Over all, this book is really a good read. If you are seeking to find a book that has mystery, friendship, action and a little bit of horror on it, then, this is book is for you. Hahn was very good in deed in have something of everything in t he book. She did not fail to capture her reader’s interest by slowly giving out the clues in every page. Like the usual spices of a good book, it also has its downside.
Aside from the fact that the climax was written from a second person’s point of you, I think that it also failed to come up with a more refreshing approach on its plot. This I have said because of the unoriginality of the twist. The writer did not lack in developing the characters but I think that the author should have done something more extraordinary about the set-up because it was so “country”.

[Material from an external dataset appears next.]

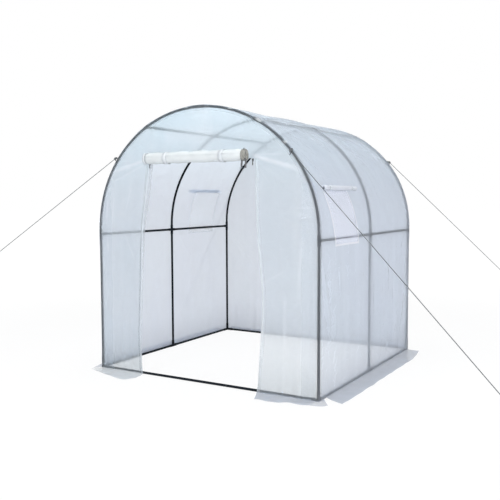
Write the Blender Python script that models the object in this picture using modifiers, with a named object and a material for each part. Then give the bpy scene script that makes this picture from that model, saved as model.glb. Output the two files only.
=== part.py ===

If you are bored and tired of watching the latest movie that hits the town, I guess that this book would be perfect to give a try. In our time, this boo will not give you a one-of-a-kind shiver but it will make you reflect on maybe the current stage of your relationship with others (i.e. your friends) and how you would go (or if ever you would) the distance so that both of you will grow together everyday and be a part of improving each other’s lives.
Hahn, M. D. (2004). The Old Willis Place: A Ghost Story: Clarion Books.